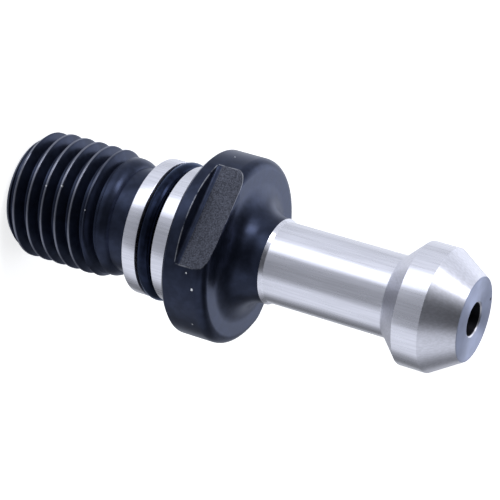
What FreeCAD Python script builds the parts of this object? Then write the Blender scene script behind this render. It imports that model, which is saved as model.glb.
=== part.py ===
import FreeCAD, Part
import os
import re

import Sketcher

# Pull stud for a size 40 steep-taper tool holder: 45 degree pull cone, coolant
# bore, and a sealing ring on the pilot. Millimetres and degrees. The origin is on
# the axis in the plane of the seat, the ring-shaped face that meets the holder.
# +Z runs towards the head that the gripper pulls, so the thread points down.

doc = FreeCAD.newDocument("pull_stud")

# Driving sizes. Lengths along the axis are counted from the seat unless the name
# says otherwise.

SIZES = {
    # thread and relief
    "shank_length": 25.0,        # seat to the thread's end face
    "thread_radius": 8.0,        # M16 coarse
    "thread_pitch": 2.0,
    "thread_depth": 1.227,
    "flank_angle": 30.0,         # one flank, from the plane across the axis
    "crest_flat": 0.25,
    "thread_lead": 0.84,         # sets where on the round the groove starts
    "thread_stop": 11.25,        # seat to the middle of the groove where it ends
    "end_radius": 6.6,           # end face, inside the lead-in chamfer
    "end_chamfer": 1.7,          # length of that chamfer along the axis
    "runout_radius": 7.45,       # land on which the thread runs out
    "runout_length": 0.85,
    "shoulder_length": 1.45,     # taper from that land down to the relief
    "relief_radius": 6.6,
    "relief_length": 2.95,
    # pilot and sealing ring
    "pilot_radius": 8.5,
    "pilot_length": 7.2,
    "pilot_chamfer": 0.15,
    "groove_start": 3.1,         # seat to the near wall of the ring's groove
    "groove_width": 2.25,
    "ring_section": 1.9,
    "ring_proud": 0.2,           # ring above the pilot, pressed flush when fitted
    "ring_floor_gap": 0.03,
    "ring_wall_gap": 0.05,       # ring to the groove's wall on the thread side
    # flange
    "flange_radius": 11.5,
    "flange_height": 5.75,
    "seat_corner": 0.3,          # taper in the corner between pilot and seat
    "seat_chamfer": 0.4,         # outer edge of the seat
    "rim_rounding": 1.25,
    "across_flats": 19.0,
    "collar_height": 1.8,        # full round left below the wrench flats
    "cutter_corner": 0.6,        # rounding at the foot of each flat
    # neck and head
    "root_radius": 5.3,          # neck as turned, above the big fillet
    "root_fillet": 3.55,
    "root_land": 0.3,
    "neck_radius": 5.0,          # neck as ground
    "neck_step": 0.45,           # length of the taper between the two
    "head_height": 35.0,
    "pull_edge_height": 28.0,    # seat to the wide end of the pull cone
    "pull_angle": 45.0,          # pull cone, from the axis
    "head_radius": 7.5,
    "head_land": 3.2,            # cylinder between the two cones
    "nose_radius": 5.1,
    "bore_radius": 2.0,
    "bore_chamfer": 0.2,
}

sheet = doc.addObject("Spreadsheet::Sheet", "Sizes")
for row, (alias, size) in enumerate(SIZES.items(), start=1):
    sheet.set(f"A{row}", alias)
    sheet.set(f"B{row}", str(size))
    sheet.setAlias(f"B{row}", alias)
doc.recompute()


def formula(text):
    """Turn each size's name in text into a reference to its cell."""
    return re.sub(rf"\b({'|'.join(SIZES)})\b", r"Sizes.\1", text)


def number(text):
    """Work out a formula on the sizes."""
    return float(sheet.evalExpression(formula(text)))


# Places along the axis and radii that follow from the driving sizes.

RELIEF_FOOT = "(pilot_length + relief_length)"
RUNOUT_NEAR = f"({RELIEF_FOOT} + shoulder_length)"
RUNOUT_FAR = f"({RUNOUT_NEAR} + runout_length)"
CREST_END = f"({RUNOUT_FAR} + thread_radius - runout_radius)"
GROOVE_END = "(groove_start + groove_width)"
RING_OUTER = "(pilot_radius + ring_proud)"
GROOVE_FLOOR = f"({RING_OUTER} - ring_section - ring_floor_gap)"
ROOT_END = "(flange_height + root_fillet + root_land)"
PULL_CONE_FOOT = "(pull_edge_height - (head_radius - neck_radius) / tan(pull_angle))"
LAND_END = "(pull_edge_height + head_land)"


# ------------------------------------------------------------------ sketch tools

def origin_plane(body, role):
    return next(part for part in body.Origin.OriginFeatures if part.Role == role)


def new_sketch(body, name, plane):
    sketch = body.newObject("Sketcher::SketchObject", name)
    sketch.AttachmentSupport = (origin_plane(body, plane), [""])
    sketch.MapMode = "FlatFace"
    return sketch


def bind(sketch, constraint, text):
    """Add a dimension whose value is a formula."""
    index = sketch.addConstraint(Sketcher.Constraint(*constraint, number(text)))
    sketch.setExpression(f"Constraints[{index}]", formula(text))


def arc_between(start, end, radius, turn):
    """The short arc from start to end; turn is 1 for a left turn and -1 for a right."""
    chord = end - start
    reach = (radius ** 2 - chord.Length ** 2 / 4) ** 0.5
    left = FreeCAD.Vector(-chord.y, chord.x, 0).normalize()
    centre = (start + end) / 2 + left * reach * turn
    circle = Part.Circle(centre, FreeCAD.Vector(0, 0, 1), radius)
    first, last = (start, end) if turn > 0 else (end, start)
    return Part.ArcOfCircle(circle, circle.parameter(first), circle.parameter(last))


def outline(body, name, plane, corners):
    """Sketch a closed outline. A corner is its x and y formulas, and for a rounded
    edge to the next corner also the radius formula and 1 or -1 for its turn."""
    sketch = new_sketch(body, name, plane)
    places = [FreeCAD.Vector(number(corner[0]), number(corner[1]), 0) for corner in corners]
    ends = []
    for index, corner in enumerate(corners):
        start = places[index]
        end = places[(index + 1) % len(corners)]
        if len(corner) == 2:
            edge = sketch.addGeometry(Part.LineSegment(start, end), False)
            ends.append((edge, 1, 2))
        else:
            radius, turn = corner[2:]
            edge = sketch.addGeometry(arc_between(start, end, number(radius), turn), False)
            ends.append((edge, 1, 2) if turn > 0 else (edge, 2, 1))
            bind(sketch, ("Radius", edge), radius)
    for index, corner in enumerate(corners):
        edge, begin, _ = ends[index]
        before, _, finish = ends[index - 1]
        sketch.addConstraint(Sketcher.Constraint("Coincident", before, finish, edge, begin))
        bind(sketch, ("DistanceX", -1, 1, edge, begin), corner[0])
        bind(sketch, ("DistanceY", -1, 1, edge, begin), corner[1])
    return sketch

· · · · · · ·

[Directions for this task]
Restate the listing exactly, starting at its first line and ending at the line where "# says otherwise." occurs; include both and no other lines.

[Exercise solution]
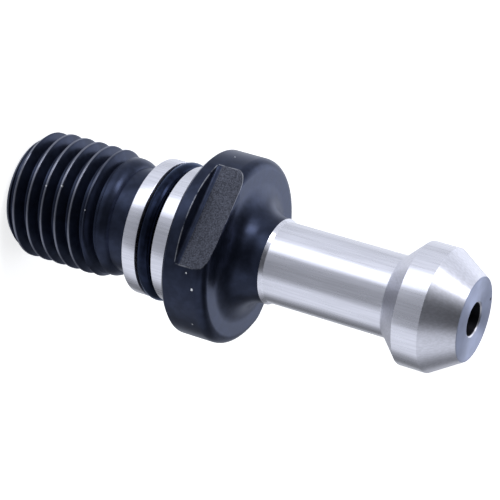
What FreeCAD Python script builds the parts of this object? Then write the Blender scene script behind this render. It imports that model, which is saved as model.glb.
=== part.py ===
import FreeCAD, Part
import os
import re

import Sketcher

# Pull stud for a size 40 steep-taper tool holder: 45 degree pull cone, coolant
# bore, and a sealing ring on the pilot. Millimetres and degrees. The origin is on
# the axis in the plane of the seat, the ring-shaped face that meets the holder.
# +Z runs towards the head that the gripper pulls, so the thread points down.

doc = FreeCAD.newDocument("pull_stud")

# Driving sizes. Lengths along the axis are counted from the seat unless the name
# says otherwise.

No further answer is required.